Check ’em out on Jack Benny’s show. They’re polite, winsome, but they don’t have that steamroller quality. Would Donny or Michael have pulled out the fist-pumping move Tony DeFranco whips out when he hits the chorus?

I see the DeFrancos’ relative shortcomings as charming, though.

The Jax 5ive and Osmonds come across like superstars — well-drilled, thoroughly professional performing units who could rock any stage, and who probably surrendered a fair portion of their childhoods to reach that status.

The DeFrancos, by comparison, come across as lucky hometown kids — the kind who maybe won a regional talent show on the night a Hollywood agent was in the audience, rode their Big Break as far as it would carry them, and then settled down (with the odd bump or bruise) back into normal life.

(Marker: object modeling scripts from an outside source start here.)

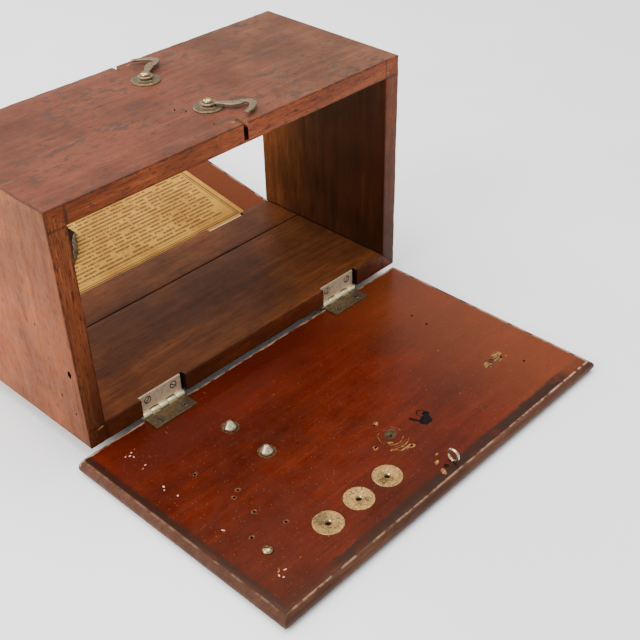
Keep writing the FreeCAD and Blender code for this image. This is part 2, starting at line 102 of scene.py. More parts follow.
def obj_from(name, verts, faces, material=None):
    """Mesh object from points in millimetres, with its faces turned outwards."""
    mesh = bpy.data.meshes.new(name)
    mesh.from_pydata([Vector(v) * MM for v in verts], [], faces)
    skin = bmesh.new()
    skin.from_mesh(mesh)
    bmesh.ops.recalc_face_normals(skin, faces=skin.faces)
    if skin.calc_volume(signed=True) < 0:
        bmesh.ops.reverse_faces(skin, faces=skin.faces)
    skin.to_mesh(mesh)
    skin.free()
    if material:
        mesh.materials.append(material)
    return linked(bpy.data.objects.new(name, mesh))


def join(name, objs):
    """Joins the meshes of several objects that share the origin into one object."""
    verts, faces, slots, owner = [], [], [], []
    for obj in objs:
        mesh, start = obj.data, len(verts)
        local = []
        for material in mesh.materials:
            if material not in slots:
                slots.append(material)
            local.append(slots.index(material))
        verts += [obj.matrix_world @ v.co for v in mesh.vertices]
        for poly in mesh.polygons:
            faces.append([start + i for i in poly.vertices])
            owner.append(local[poly.material_index] if local else 0)
        bpy.data.objects.remove(obj)
    made = bpy.data.meshes.new(name)
    made.from_pydata(verts, [], faces)
    for material in slots:
        made.materials.append(material)
    made.polygons.foreach_set("material_index", owner)
    return linked(bpy.data.objects.new(name, made))


def applied(obj):
    """Applies the object's modifiers to its mesh."""
    bpy.context.view_layer.update()
    shown = obj.evaluated_get(bpy.context.evaluated_depsgraph_get())
    made = bpy.data.meshes.new_from_object(shown)
    old, obj.data = obj.data, made
    obj.modifiers.clear()
    bpy.data.meshes.remove(old)
    return obj


def carve(obj, cutters, solver="EXACT"):
    """Cuts the cutters out of the object; the new faces keep the cutters' materials."""
    tool = join(obj.name + "_tool", cutters)
    cut = obj.modifiers.new("cut", "BOOLEAN")
    cut.solver = solver
    cut.object = tool
    cut.material_mode = "TRANSFER"
    applied(obj)
    bpy.data.objects.remove(tool)
    return obj


def carve_all(obj, cutters):
    """Cuts many cutters out in few steps: those of one step don't touch each other."""
    bpy.context.view_layer.update()
    steps = []
    for cutter in cutters:
        points = [v.co for v in cutter.data.vertices]
        low = [min(p[i] for p in points) for i in range(3)]
        high = [max(p[i] for p in points) for i in range(3)]
        for step in steps:
            if all(any(high[i] < a[i] or low[i] > b[i] for i in range(3)) for _, a, b in step):
                step.append((cutter, low, high))
                break
        else:
            steps.append([(cutter, low, high)])
    for step in steps:
        carve(obj, [cutter for cutter, _, _ in step])
    return obj


def loft(rings, caps=True):
    """Points and faces of a skin over closed rings of equal length."""
    count = len(rings[0])
    verts = [p for ring in rings for p in ring]
    faces = []
    for i in range(len(rings) - 1):
        for j in range(count):
            k = (j + 1) % count
            a, b = i * count, (i + 1) * count
            faces.append([a + j, a + k, b + k, b + j])
    if caps:
        faces.append(list(range(count))[::-1])
        faces.append([(len(rings) - 1) * count + j for j in range(count)])
    return verts, faces


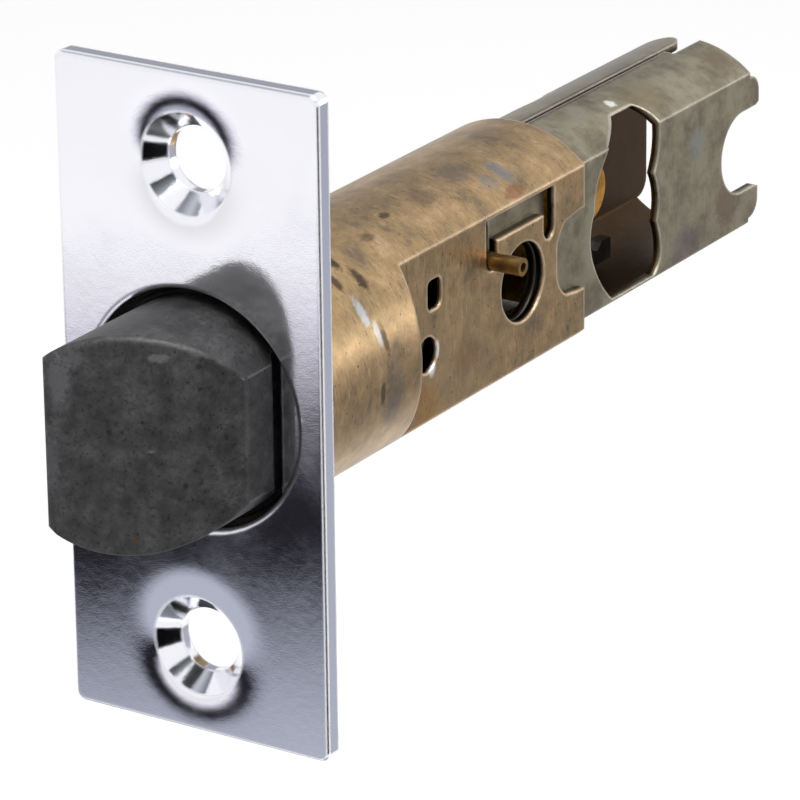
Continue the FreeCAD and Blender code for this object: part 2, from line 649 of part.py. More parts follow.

And, just like it’s cool to watch a No. 14 seed take out some favored opponents in March Madness, there’s something to be said for a bunch of kids from the gray anonymity of Ontario scoring the spotlight.

4. Let there be drums. For the most part, the instrumental backing to “Heartbeat” is standard-issue studio stuff, slick but not noticeable.

I tend to take notice of the drum part when I listen, though. It’s creative and propulsive without sticking out. (Perhaps that whipping motion Tony DeFranco makes is meant, consciously or unconsciously, to evoke the drummer’s shift to the ride cymbal.)

If the interwebs are to be believed, the DeFrancos worked with legendary session drummer Hal Blaine, whose resume boasts 150 Top Ten hits.

Blaine probably doesn’t remember this session, given all the records he cut. His performance here is a pretty good calling card for his talents, though.

5. Bad wordplay. In my days as a newspaper reporter, I delighted in slipping in-jokes and pop-culture references into my copy. Nothing salacious, mind you; just something for a giggle here and there.

(I have since learned that reporter in-jokes are annoying, and that no one anywhere ever bought a newspaper to check out the wise-ass reporter. I didn’t have that perspective then.)

Anyway, I used to write a twice-weekly column about retail development in the Lehigh Valley — new restaurants, store openings, store closings, what have you.

One week, news of two art-gallery openings landed on my desk. I didn’t get many of those, so I decided to lead my column with them, combining them into one item with info on each.

I wrote about one gallery; then segued into the other as follows:

While we’re on the art beat (it’s a lovebeat), Galleria Famiglia has opened at 12 XYZ St. …

I don’t think anyone in the entire Lehigh Valley got it; or if they did, they never told me. But, of all my self-conscious wiseassery, that’s probably the moment I’m least ashamed of.